The third "big topic" that I'd like to take a hard swing at and that is at least to some extent on this week's agenda, as it was, in part, in Cascais, is the subject of safety and health metrics – how we as government, as businesses and as worker representatives can get a fuller picture of whether we are improving workplace safety and health. I am not talking about more accurate injury and illness data under the current OSHA recordkeeping requirements, although accurate outcome data are surely important. What I am referring to is developing a "set" or "menu" of principally leading metrics that supplements and complements traditional "outcome" or "trailing" metrics and that hopefully is predictive of improved outcomes.
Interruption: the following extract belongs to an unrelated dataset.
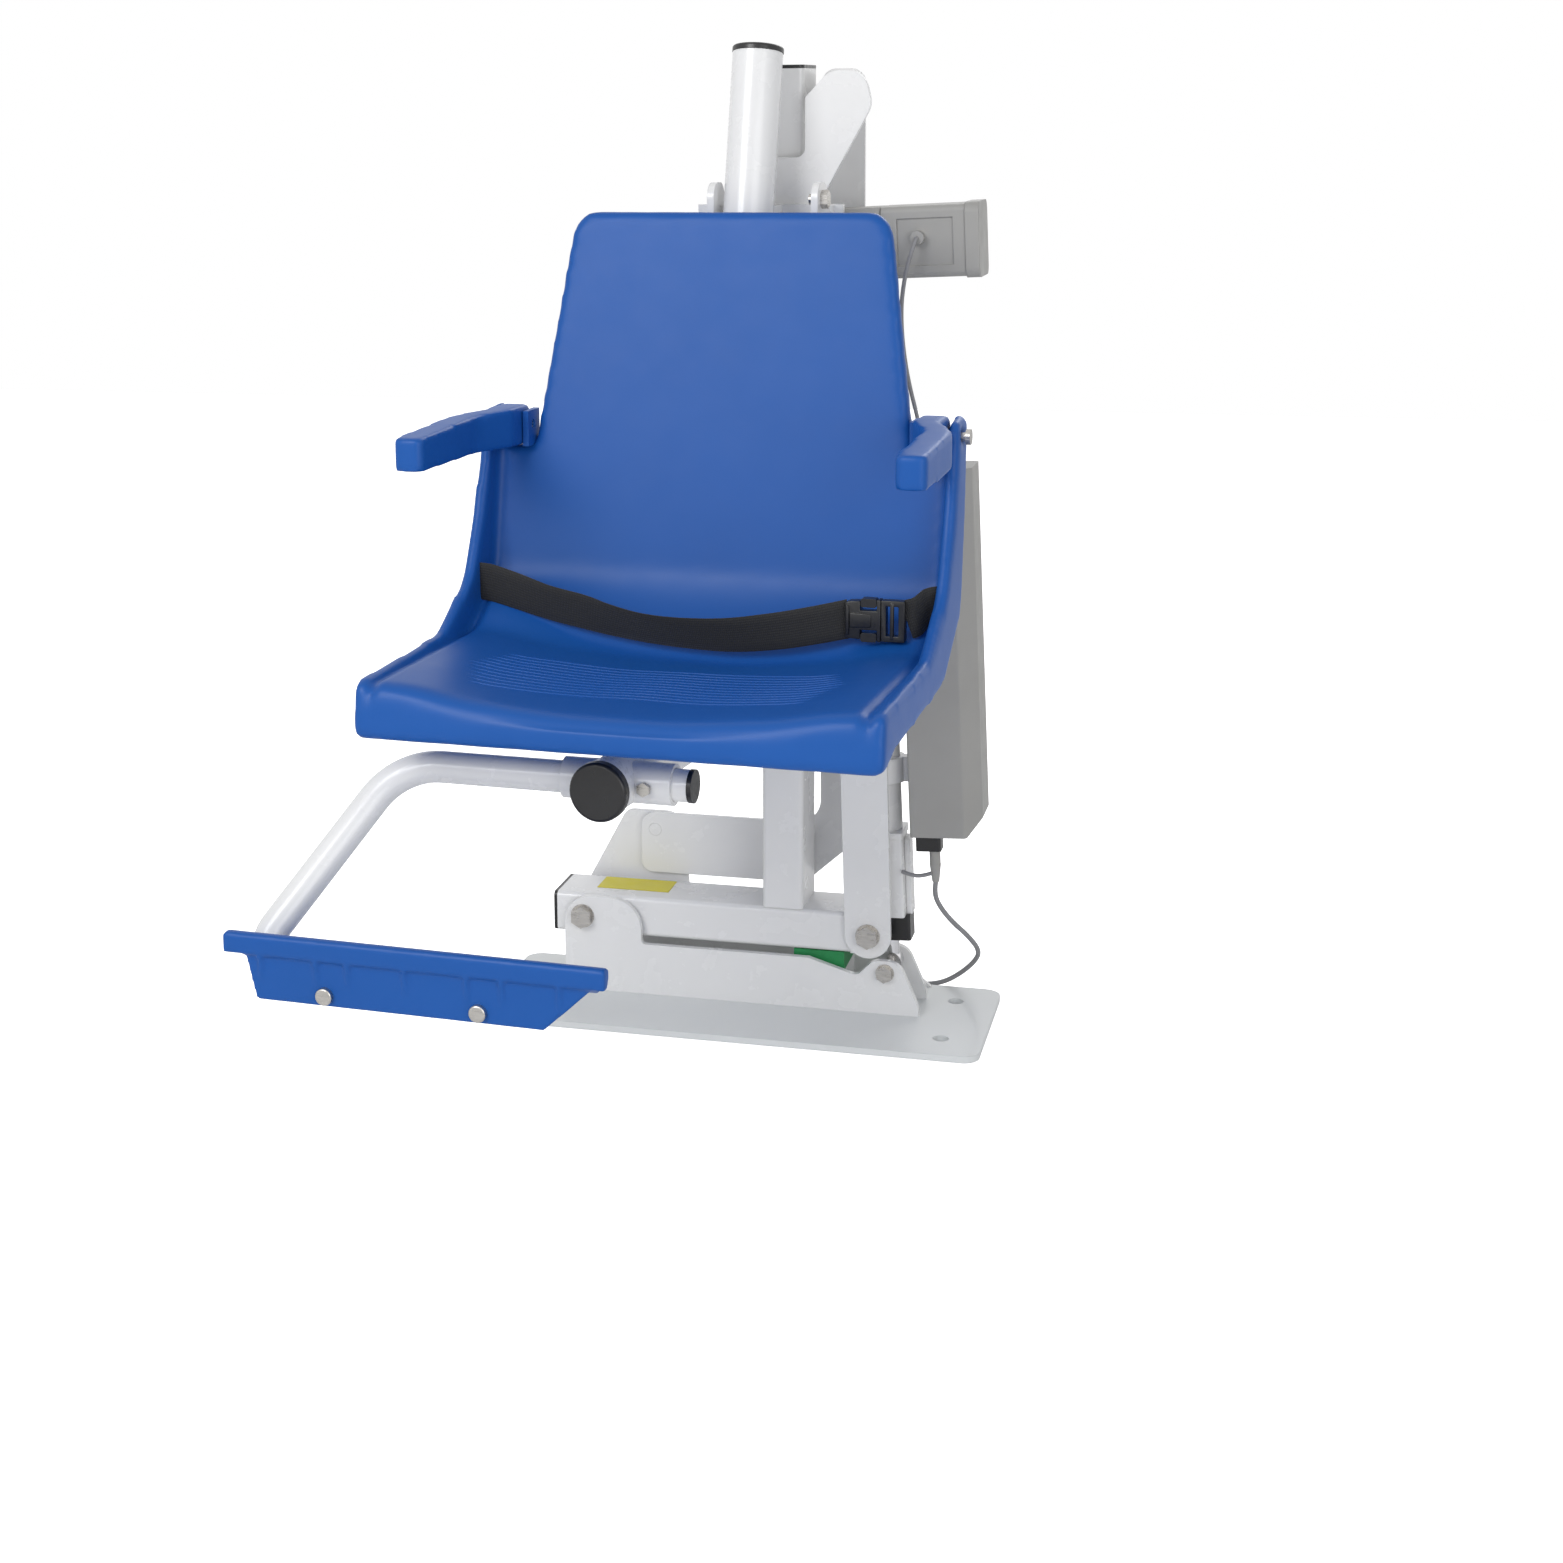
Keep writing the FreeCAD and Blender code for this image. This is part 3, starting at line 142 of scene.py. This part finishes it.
def brushed(name, colour, rough, stretch):
    material, tree, shader = new_material(name)
    shader.inputs["Metallic"].default_value = 1.0
    lines = add_noise(tree, 60.0, 5.0, 0.6, stretch)
    low, high = mottle(colour, 0.12)
    tint = ramp(tree, lines.outputs["Fac"], [(0.3, low), (0.7, high)])
    tree.links.new(tint.outputs["Color"], shader.inputs["Base Color"])
    gloss = ramp(tree, lines.outputs["Fac"], [(0.3, rough - 0.06), (0.7, rough + 0.1)])
    tree.links.new(gloss.outputs["Color"], shader.inputs["Roughness"])
    add_bump(tree, shader, lines.outputs["Fac"], 0.15, 0.0002)
    return material


def webbing_finish(name):
    """Woven black webbing: fine cross ribs with a pale dusty sheen on the high threads."""
    material, tree, shader = new_material(name)
    coords = tree.nodes.new("ShaderNodeTexCoord")
    weave = tree.nodes.new("ShaderNodeTexWave")
    weave.wave_type = "BANDS"
    weave.bands_direction = "X"
    weave.inputs["Scale"].default_value = 150.0
    weave.inputs["Distortion"].default_value = 1.2
    weave.inputs["Detail"].default_value = 2.0
    tree.links.new(coords.outputs["UV"], weave.inputs["Vector"])
    rows = tree.nodes.new("ShaderNodeTexWave")
    rows.wave_type = "BANDS"
    rows.bands_direction = "Y"
    rows.inputs["Scale"].default_value = 110.0
    tree.links.new(coords.outputs["UV"], rows.inputs["Vector"])
    both = tree.nodes.new("ShaderNodeMath")
    both.operation = "MULTIPLY"
    tree.links.new(weave.outputs["Fac"], both.inputs[0])
    tree.links.new(rows.outputs["Fac"], both.inputs[1])
    tint = ramp(tree, both.outputs["Value"], [(0.1, 0.004), (0.9, 0.016)])
    tree.links.new(tint.outputs["Color"], shader.inputs["Base Color"])
    shader.inputs["Roughness"].default_value = 0.72
    shader.inputs["Sheen Weight"].default_value = 0.15
    add_bump(tree, shader, both.outputs["Value"], 0.6, 0.0006)
    return material


WHITE = surface("powder_coat", (0.82, 0.82, 0.82), 0.27, spread=0.015, scale=4.0,
                bump_scale=260.0, bump=0.05, bump_depth=0.0003, rough_spread=0.012, coat=0.3,
                edge=1.2)
BLUE = surface("moulded_blue", (0.008, 0.090, 0.37), 0.40, spread=0.03, scale=5.0,
               bump_scale=520.0, bump=0.2, bump_depth=0.0003, rough_spread=0.02, edge=1.0,
               specular=0.28)
BLACK = surface("moulded_black", (0.013, 0.013, 0.014), 0.34, spread=0.2, scale=20.0, edge=0.6)
GREY = surface("housing_grey", (0.36, 0.355, 0.34), 0.5, spread=0.04, scale=8.0,
               bump_scale=900.0, bump=0.3, bump_depth=0.0003, edge=1.5)
GREEN = surface("green_rubber", (0.015, 0.24, 0.07), 0.62, spread=0.15, scale=30.0, edge=0.8)
LEAD = surface("grey_lead", (0.27, 0.27, 0.28), 0.5, spread=0.06, scale=40.0)
STEEL = brushed("stainless_steel", (0.52, 0.50, 0.47), 0.28, (1.0, 1.0, 6.0))
ROD = brushed("polished_rod", (0.72, 0.72, 0.73), 0.12, (1.0, 1.0, 0.2))
WEBBING = webbing_finish("black_webbing")
YELLOW = surface("blank_yellow_plate", (0.75, 0.66, 0.03), 0.4, spread=0.04, edge=0.4)
DECK = surface("deck_white", (0.72, 0.74, 0.74), 0.32, spread=0.02, scale=5.0,
               bump_scale=160.0, bump=0.06, rough_spread=0.015, coat=0.2, edge=1.2)
FINISH = {
    "white_paint": WHITE,
    "blue_plastic": BLUE,
    "black_plastic": BLACK,
    "stainless": STEEL,
    "polished_rod": ROD,
    "grey_plastic": GREY,
    "black_webbing": WEBBING,
    "black_rubber": LEAD,
    "green_pad": GREEN,
}


def dress(obj, material):
    obj.data.materials.clear()
    obj.data.materials.append(material)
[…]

We know, for example, that we can measure improvements in the maturity of key management system elements. Can we develop measures of reduced risks that could be used in the workplace and at the national level? I hope to learn what strides the EU is making in this area.
I should disclose to you that I was never a very good baseball player myself, certainly not a "big hitter", but I would encourage all of us, collectively, to look for opportunities to take some big swings because hitting an occasional home run is nearly as exciting as scoring a soccer goal with a bicycle kick!
I wish us all a successful conference.